The Bank for International Settlements has firmly thrown its weight behind the development of central bank digital currencies (CBDC), billing the monetary shift as a public good against the twin evils of Big Tech and bitcoin.
Central bank interest in CBDCs comes at a critical time. Several recent developments have placed a number of potential innovations involving digital currencies high on the agenda. The first of these is the growing attention received by bitcoin and other cryptocurrencies; the second is the debate on stablecoins; and the third is the entry of large technology firms into payment services and financial services more generally.

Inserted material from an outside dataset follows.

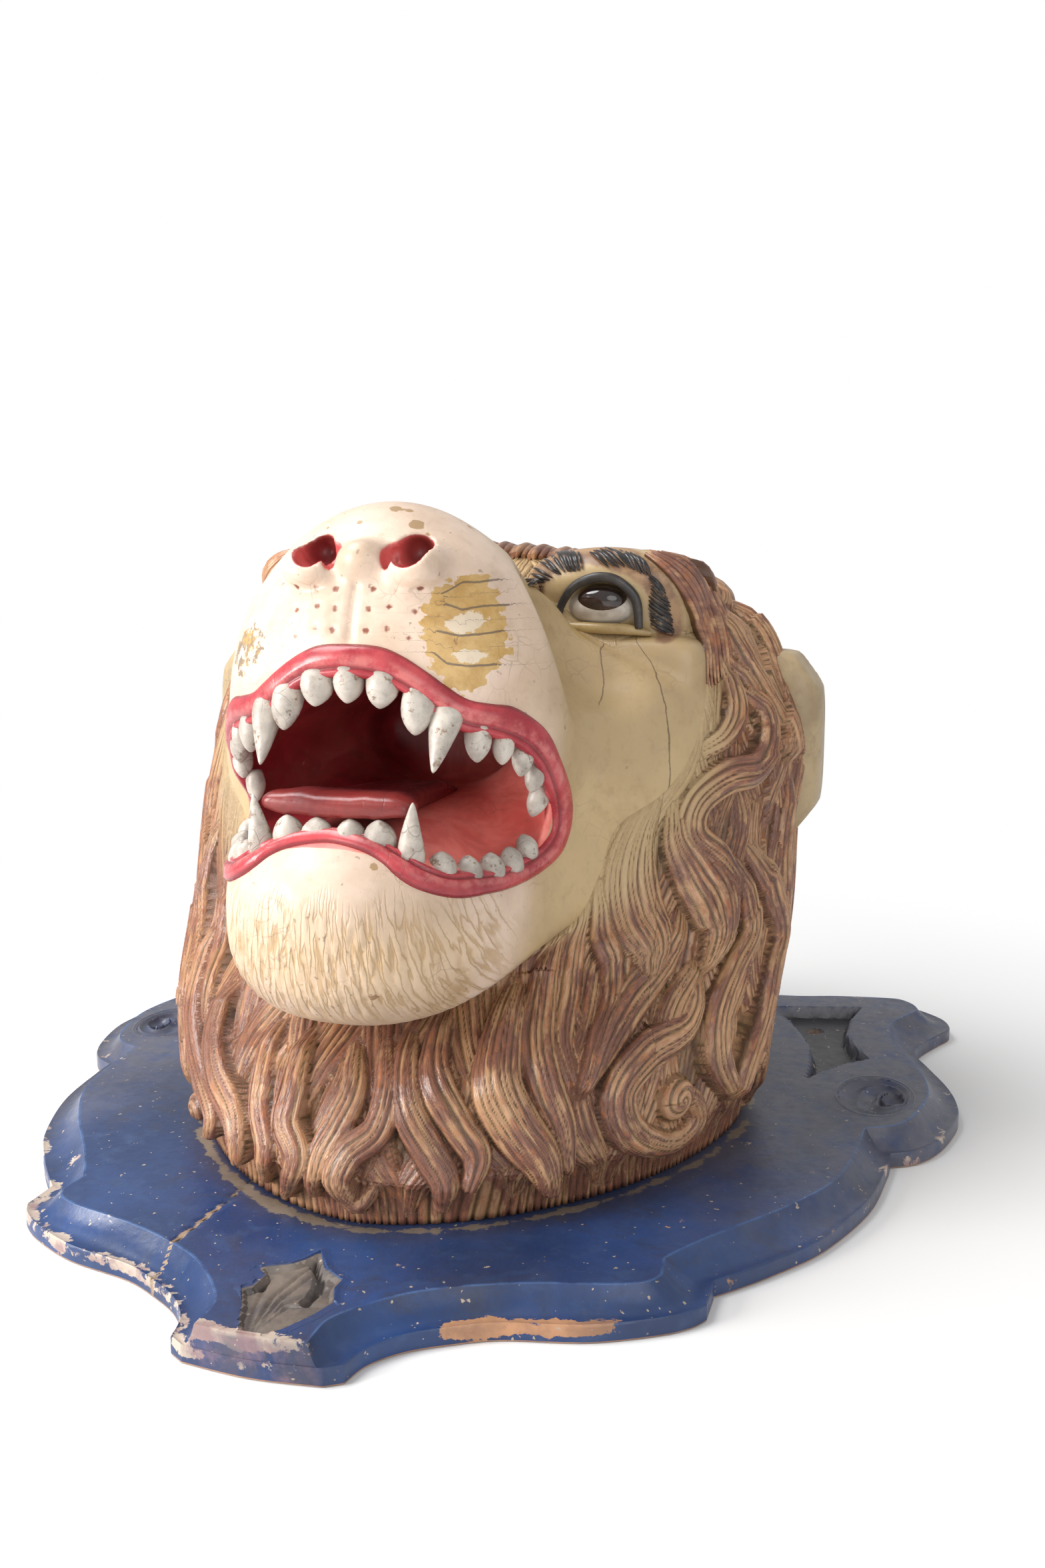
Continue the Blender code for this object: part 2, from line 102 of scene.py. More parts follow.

Writing in the BIS' annual economic report, head of research and economic advisor Hyun Song Shin, dismisses the role of cryptocurrencies: "By now, it is clear that cryptocurrencies are speculative assets rather than money, and in many cases are used to facilitate money laundering, ransomware attacks and other financial crimes. Bitcoin in particular has few redeeming public interest attributes when also considering its wasteful energy footprint."
He describes stablecoins as "an appendage to the conventional monetary system and not a game changer", noting also that they are only as good as their governance arrangements and have the potential to fragment the liquidity of the monetary system.
On Big Tech, Song Shin says the network effects inherent in their platforms impels the market for payments towards further concentration.
"Authorities have recently addressed concerns about anti-competitive practices that exclude competitors in associated digital services such as e-commerce and social media," he says. "This concentration of market power is a reason why authorities in some economies are increasingly turning to an entity-based approach to regulating Big Techs, as a complement to the existing activities-based approach."
By way of contrast, Song Shin says CBDCs would build on the central bank's traditional roles in the payment system, to ensure that payments are final and certain; that there is enough liquidity for the payment system to function; and that the playing field is level, by making central bank money available on an equal basis to all parties.
"CBDCs are a concept whose time has come," he says. "They open a new chapter for the monetary system by providing a technologically advanced representation of central bank money. In doing so, they preserve the core features of money that only the central bank can provide, anchored in the foundation of trust in the central bank."
BIS analysis finds that CBDCs would best function as part of a two-tier system where the central bank would operate the core of the system and ensure its safety and efficiency, while the private sector, such as banks and payment service providers, would compete to develop innovative use case to serve customers.
From a practical perspective, the BIS says the most promising CBDC design would be one tied to a digital identity, requiring users to identify themselves to access funds. A careful design would balance protecting users against the abuse of personal data with protecting the payment system against money laundering and financial crime.
In addition, the BIS sstresses that international cooperation on design will be vital if central banks are to harness the full benefits of CBDCs, and to improve cross-border payments while countering foreign currency substitution.